> INSTRUCTIONS FOR THE TASK: Pick out all lines in the listing holding the string "from" and copy them.
-------- THE RECORDS --------
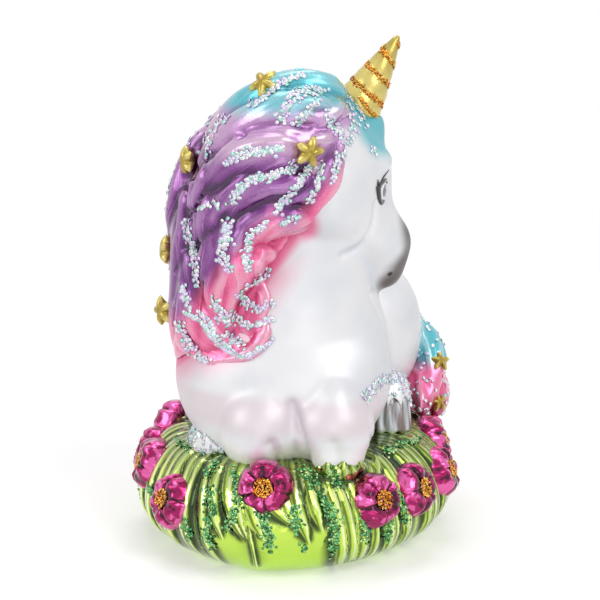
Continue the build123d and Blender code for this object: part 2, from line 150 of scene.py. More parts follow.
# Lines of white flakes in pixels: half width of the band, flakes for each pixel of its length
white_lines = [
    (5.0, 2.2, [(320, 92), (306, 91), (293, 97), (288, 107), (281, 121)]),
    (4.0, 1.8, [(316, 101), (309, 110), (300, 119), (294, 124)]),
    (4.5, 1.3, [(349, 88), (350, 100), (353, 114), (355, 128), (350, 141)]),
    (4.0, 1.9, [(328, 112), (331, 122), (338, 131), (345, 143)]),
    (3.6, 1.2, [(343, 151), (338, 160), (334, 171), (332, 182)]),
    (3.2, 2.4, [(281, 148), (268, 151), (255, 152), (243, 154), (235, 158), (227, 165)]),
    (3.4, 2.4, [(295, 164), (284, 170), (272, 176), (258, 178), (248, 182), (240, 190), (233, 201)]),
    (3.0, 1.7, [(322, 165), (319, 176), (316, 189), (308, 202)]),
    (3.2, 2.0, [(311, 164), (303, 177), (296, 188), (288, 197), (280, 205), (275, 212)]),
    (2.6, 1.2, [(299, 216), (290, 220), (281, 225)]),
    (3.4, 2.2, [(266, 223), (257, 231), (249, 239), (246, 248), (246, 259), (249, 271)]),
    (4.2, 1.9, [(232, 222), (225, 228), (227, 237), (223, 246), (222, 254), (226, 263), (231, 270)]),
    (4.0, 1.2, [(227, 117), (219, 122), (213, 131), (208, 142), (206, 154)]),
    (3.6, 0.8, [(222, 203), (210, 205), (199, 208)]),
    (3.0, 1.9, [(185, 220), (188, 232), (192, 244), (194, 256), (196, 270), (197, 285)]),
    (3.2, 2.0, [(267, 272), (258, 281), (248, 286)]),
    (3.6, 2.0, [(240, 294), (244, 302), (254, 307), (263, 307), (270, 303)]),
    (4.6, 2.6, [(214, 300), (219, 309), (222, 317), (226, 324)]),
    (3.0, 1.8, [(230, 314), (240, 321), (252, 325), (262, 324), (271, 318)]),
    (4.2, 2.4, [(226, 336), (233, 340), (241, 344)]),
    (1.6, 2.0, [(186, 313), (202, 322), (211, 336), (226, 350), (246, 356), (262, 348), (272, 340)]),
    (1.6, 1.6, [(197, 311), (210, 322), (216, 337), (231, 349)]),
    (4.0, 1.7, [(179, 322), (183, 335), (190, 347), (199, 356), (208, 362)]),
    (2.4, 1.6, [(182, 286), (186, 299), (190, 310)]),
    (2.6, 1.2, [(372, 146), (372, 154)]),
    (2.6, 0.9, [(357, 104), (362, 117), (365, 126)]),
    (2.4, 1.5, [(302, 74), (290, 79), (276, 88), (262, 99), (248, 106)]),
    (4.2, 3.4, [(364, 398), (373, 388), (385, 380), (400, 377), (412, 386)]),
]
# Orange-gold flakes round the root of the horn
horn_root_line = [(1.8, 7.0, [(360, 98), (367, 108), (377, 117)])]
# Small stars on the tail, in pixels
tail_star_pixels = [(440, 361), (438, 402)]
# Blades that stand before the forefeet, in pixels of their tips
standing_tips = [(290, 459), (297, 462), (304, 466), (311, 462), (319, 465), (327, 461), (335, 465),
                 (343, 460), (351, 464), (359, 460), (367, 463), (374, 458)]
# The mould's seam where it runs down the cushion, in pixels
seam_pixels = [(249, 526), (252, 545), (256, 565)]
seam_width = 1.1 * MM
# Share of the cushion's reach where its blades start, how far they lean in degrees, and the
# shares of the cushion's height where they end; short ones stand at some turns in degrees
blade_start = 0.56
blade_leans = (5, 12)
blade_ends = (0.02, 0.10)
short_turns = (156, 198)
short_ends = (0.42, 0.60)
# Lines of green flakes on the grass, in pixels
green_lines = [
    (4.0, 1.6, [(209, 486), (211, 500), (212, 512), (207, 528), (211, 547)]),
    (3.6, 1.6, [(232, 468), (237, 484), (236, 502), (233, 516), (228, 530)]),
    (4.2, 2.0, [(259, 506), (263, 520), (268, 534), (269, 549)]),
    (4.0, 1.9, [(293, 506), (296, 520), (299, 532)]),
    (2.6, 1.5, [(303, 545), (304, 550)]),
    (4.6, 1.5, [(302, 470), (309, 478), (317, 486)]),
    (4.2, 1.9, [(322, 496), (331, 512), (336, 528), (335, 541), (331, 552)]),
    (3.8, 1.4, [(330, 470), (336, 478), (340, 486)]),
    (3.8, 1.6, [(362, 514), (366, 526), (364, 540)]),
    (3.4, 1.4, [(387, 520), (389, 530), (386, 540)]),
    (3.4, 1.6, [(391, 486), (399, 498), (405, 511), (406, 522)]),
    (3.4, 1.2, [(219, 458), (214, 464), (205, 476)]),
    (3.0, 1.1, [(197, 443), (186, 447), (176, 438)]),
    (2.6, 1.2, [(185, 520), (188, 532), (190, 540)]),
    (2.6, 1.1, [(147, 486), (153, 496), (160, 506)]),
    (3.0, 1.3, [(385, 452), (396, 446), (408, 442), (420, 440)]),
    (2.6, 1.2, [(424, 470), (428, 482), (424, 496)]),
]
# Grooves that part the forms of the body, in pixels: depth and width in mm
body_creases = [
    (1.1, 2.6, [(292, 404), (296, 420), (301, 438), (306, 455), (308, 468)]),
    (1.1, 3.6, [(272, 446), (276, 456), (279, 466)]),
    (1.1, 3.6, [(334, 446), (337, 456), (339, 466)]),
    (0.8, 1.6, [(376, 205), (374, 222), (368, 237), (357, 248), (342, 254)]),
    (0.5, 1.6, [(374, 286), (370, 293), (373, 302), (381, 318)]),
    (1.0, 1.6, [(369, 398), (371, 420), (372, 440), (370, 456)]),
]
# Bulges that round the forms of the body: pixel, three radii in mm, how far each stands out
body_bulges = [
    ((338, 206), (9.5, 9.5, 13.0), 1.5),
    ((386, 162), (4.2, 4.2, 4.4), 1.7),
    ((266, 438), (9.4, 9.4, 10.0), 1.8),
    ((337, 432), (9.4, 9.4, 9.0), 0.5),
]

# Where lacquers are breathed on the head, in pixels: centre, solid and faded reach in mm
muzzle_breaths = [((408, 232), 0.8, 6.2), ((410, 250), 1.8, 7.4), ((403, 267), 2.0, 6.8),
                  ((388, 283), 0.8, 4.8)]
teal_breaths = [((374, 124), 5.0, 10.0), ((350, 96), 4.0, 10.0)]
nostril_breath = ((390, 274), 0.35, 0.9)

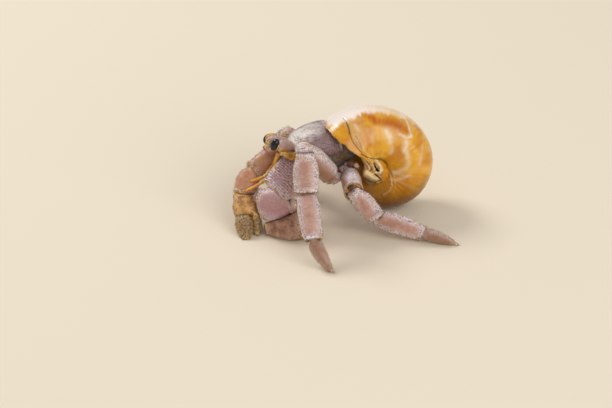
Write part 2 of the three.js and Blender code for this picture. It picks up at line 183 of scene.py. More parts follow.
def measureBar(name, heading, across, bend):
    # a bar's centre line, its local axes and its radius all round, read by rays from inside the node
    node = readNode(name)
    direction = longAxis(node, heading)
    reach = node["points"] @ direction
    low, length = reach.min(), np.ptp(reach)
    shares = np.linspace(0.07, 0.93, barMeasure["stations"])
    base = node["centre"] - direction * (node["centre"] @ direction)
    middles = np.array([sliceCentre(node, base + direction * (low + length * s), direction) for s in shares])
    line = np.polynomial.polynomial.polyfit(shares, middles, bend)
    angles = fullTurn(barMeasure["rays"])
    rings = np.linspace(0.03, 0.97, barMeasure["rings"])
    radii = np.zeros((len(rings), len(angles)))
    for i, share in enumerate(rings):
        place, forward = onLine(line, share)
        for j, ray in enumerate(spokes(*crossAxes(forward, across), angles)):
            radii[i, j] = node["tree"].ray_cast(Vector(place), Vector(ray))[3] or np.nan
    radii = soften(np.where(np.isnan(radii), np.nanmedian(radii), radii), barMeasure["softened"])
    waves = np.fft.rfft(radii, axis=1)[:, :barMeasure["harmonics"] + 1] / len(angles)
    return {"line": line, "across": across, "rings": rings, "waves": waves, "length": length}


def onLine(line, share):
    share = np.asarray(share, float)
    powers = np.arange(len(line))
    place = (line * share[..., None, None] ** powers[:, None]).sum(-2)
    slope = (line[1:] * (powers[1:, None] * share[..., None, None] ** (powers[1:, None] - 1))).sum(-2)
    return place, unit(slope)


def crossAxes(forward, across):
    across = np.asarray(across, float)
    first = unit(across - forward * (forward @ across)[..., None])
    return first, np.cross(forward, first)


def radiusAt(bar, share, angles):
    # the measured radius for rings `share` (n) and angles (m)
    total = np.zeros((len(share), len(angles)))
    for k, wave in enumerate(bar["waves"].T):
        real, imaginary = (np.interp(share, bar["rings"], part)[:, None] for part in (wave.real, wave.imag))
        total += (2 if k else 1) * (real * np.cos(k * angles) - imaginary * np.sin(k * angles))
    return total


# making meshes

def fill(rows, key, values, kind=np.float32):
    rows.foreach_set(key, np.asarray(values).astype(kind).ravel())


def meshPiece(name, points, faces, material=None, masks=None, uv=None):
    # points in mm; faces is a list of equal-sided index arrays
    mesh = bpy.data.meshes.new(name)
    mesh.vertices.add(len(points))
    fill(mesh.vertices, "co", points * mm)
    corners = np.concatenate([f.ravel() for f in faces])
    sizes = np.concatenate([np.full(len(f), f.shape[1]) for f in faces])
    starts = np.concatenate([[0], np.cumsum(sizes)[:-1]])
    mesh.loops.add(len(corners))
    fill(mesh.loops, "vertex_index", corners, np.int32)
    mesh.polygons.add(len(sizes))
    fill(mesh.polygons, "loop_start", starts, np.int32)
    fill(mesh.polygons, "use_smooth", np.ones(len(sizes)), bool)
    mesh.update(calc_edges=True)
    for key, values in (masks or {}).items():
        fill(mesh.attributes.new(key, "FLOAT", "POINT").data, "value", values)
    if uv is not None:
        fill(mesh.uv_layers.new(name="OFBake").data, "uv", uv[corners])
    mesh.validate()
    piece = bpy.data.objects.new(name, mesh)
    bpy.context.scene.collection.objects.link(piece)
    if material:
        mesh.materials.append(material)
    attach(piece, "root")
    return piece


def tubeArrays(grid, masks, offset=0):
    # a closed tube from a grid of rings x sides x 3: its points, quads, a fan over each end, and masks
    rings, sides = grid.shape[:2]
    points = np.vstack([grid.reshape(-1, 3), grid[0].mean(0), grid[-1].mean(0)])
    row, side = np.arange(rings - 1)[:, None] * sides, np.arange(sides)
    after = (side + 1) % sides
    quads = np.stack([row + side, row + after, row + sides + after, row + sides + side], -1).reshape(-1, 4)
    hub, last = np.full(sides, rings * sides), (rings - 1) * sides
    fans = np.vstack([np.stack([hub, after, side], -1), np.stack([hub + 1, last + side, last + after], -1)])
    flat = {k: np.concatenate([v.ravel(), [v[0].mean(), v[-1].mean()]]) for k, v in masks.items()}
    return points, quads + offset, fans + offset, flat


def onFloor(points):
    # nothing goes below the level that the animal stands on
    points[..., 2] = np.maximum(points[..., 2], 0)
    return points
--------
> TASK OUTPUT:
Continue the build123d and Blender code for this object: part 2, from line 150 of scene.py. More parts follow.
    # a bar's centre line, its local axes and its radius all round, read by rays from inside the node
    # a closed tube from a grid of rings x sides x 3: its points, quads, a fan over each end, and masks